Australian dollar Rallies after Jobs Data Hits, China Numbers Due
There is a range of event risk that poses a volatility risk to the Australian dollar. The first release out of the gate – the consumer inflation expectation report for March – was overlooked in spite ofa disappointing 2.1 percent print. Far more engaging was the February jobs data which compensated for the unemployment rate holding at a 10-year high 6.0 percent with payrolls beat (47,300 jobs added) three times larger than the consensus. This drive moved us to the precipice of an Aussie rally. Perhaps upcoming Chinese retail and factory data can push us over.
Emerging Markets Disengage from Hot Spots to Focus on Traditional Risk Trends
The emerging market currency list was an even split this past session. The South African Rand and Brazilian Real – known ‘risk’ currencies in the EM hierarchy – posted gains on the day. The Asia-area EM currencies, however, did not cope as well. Preoccupation with traditional risk trends has returned, but don’t write off an issue like a devolving situation in the Ukraine. That is still a smoldering volcano.

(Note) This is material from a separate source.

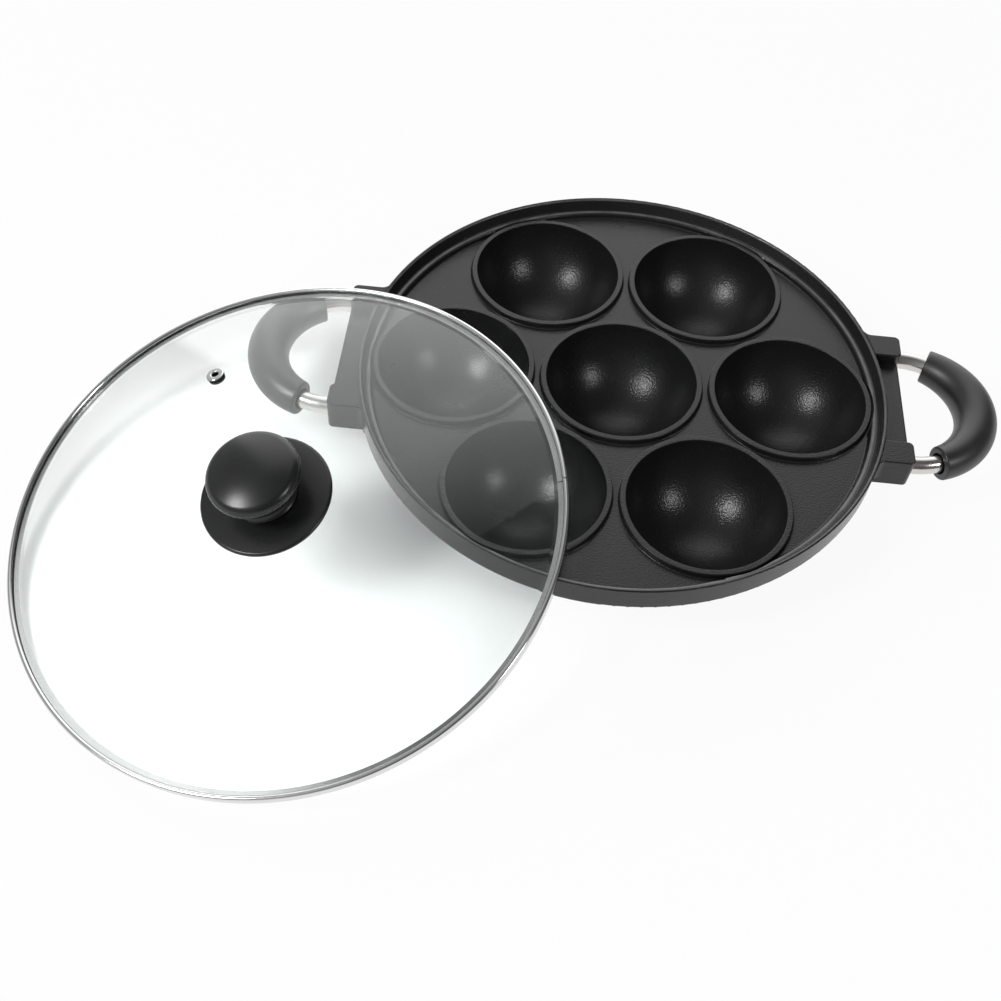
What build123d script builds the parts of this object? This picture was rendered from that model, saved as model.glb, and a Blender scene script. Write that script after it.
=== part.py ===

US Oil Drops Further as US Announces Strategy Reserves Release
‘Supply’ assumptions jumped for the US energy market Wednesday. Not only did the US Department of Energy report a sharp 6.2 million barrel increase in weekly inventories – the third biggest jump in 18 months – the US government announced its first test sale from its strategic reserves since 1990 (though only 5 million barrels). The US to UK – WTI to Brent – spread has widened nearly $4 from last week to $10.
Gold Working on Closing its First Six-Week Advance Since 2011 Record Highs
A 1.3 percent advance from gold this past session closed out a key break above $1,350. This is a move originating from speculative appetite in contrast to the market’s demand for a non-fiat safe haven in the 2008-2011 bull wave. While this represents questionable long-term potential, it is still driving the metal to its sixth weekly advance. We haven’t see such a consistent run since August 2011…when we set record highs.